Buteau also wrestles in all-girl tournaments. After her freshman year she traveled to Fargo, North Dakota, and placed sixth and seventh in two divisions at a prestigious national tournament. As an eighth-grader, she won a national tournament in Texas.

But for now, the goal is to beat the boys Saturday.

“I think this is something where she very much wants to be the first girl to win a state title. She’s very focused for it,” said Schyler Gagnon, co-coach for the Lisbon/Oak Hill team. “If she stays focused and sticks to her game plan it’s a very reasonable goal.”

RULE OVERTURNED

One person who will be rooting for her from afar is Lisa Nowak Wilkins.

In 1995, Lisa Nowak was a freshman at Mt. Ararat High who just wanted to have a chance to wrestle.

A Maine Principals’ Association rule at the time allowed boys to refuse to wrestle a girl in competition. If a boy refused, the girl’s team would be forced to substitute a male wrestler or forfeit the match. Nowak had just three matches as a freshman.

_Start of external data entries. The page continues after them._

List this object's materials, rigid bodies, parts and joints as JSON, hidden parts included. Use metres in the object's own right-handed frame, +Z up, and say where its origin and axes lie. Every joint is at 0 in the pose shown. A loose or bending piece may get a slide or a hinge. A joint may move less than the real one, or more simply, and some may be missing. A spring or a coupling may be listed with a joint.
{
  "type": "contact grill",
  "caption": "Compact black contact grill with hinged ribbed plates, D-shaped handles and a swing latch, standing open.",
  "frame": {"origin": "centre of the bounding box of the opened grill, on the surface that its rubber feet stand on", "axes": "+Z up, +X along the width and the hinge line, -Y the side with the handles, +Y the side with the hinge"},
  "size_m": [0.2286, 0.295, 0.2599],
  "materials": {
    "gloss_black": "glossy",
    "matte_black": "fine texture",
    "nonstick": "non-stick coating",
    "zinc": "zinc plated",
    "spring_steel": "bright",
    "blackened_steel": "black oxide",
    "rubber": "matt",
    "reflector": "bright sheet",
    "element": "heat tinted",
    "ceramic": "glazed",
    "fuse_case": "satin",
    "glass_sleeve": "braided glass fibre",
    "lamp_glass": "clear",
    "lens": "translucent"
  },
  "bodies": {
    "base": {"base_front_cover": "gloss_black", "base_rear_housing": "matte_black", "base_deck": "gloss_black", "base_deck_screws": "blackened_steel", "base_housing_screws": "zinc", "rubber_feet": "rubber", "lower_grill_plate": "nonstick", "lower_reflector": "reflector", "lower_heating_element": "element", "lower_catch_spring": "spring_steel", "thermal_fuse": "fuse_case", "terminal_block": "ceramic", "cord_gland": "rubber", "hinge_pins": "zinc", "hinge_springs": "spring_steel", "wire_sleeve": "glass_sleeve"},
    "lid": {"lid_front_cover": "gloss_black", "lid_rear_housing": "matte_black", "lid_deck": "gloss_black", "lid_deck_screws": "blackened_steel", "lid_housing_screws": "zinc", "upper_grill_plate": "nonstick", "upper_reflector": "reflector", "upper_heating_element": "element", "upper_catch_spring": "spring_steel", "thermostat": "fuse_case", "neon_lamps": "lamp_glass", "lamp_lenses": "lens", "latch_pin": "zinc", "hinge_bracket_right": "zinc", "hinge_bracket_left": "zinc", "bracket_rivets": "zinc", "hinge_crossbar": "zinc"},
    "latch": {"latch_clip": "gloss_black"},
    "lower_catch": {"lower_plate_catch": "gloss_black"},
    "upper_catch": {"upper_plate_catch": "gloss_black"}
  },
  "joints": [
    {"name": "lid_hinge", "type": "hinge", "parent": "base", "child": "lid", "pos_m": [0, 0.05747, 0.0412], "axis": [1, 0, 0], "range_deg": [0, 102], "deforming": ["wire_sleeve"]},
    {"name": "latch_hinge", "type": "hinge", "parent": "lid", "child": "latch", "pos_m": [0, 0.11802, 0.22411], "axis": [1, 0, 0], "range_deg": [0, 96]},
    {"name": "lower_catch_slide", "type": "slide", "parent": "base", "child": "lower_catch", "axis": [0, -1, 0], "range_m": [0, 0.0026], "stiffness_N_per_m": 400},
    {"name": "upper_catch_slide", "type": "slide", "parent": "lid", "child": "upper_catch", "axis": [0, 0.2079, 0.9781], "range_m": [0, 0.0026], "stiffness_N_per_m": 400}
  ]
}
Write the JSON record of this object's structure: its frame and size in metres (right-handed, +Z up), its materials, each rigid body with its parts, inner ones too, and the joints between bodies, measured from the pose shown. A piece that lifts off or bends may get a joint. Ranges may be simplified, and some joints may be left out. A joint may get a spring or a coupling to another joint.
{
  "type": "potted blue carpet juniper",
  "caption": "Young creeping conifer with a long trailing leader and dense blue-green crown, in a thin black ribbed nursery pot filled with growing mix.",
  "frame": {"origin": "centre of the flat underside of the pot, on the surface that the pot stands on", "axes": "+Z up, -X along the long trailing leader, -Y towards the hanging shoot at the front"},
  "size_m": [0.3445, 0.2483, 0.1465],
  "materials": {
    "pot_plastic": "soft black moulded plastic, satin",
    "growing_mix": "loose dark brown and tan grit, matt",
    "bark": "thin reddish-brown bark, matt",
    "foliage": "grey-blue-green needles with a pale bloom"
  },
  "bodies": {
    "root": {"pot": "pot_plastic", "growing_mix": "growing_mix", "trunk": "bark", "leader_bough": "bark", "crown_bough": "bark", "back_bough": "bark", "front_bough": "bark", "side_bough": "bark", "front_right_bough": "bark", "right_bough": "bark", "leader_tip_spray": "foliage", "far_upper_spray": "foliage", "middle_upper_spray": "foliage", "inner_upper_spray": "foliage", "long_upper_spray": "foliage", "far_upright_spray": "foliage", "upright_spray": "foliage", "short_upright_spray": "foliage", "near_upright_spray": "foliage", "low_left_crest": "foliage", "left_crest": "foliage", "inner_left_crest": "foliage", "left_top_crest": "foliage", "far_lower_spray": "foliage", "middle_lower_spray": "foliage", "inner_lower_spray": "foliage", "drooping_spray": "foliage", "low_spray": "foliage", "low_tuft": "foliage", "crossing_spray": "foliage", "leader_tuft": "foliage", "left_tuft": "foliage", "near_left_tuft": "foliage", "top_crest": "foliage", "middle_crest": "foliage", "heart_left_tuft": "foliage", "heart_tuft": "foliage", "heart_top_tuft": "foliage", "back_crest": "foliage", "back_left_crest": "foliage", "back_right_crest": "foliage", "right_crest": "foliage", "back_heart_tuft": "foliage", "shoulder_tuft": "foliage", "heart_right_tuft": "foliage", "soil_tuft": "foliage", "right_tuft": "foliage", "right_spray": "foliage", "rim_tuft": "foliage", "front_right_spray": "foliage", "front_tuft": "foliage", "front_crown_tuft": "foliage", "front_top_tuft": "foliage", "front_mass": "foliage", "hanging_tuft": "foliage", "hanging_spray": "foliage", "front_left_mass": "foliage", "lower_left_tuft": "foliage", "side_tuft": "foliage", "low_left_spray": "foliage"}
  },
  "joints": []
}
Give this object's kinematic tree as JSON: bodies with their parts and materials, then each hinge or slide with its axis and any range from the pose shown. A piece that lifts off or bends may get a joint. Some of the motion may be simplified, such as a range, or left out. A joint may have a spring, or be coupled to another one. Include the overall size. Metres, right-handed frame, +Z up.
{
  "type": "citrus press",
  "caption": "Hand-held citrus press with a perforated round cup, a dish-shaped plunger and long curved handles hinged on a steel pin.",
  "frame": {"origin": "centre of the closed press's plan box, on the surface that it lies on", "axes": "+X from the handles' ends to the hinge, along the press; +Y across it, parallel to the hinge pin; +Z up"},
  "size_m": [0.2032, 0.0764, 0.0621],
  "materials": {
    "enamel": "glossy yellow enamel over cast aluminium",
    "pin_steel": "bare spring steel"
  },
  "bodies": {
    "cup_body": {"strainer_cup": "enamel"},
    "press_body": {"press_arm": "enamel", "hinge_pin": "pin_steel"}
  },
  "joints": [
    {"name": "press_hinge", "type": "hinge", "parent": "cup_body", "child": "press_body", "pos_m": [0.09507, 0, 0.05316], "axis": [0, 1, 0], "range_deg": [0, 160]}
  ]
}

After she filed a complaint with the Maine Human Rights Commission, the agency overturned the MPA rule in 1996. That made Maine the 20th state to approve co-ed wrestling.

Twenty-two years later, Maine is still waiting for its first female champion.

“It just feels like it’s a long time coming,” said Nowak Wilkins, 37, the mother of two boys. “It’s just showing that women deserve to be everywhere and (Buteau is) proving it through her actions and kicking some butt on the mat.”

Nowak Wilkins says she was often met with open hostility at wrestling meets.

“Absolutely. I had stuff thrown at me at wrestling meets. I remember one kid … I beat him and he quit the team. The moms of kids called me ‘whore.’ Just horrible things were said to me.”

Buteau said she feels accepted within Maine’s high school wrestling community. Still, there are occasions when the girl-versus-boy dynamic is strained.

“Still now you’ll get some nasty stares from opponents and you’ll see them looking at you, glaring at you, like, ‘Oh, she’s a girl. She’s not going to be good,’” Buteau said.

Does she take pleasure in beating the boys?

“Oh yeah, definitely. Especially when they take it too hard.”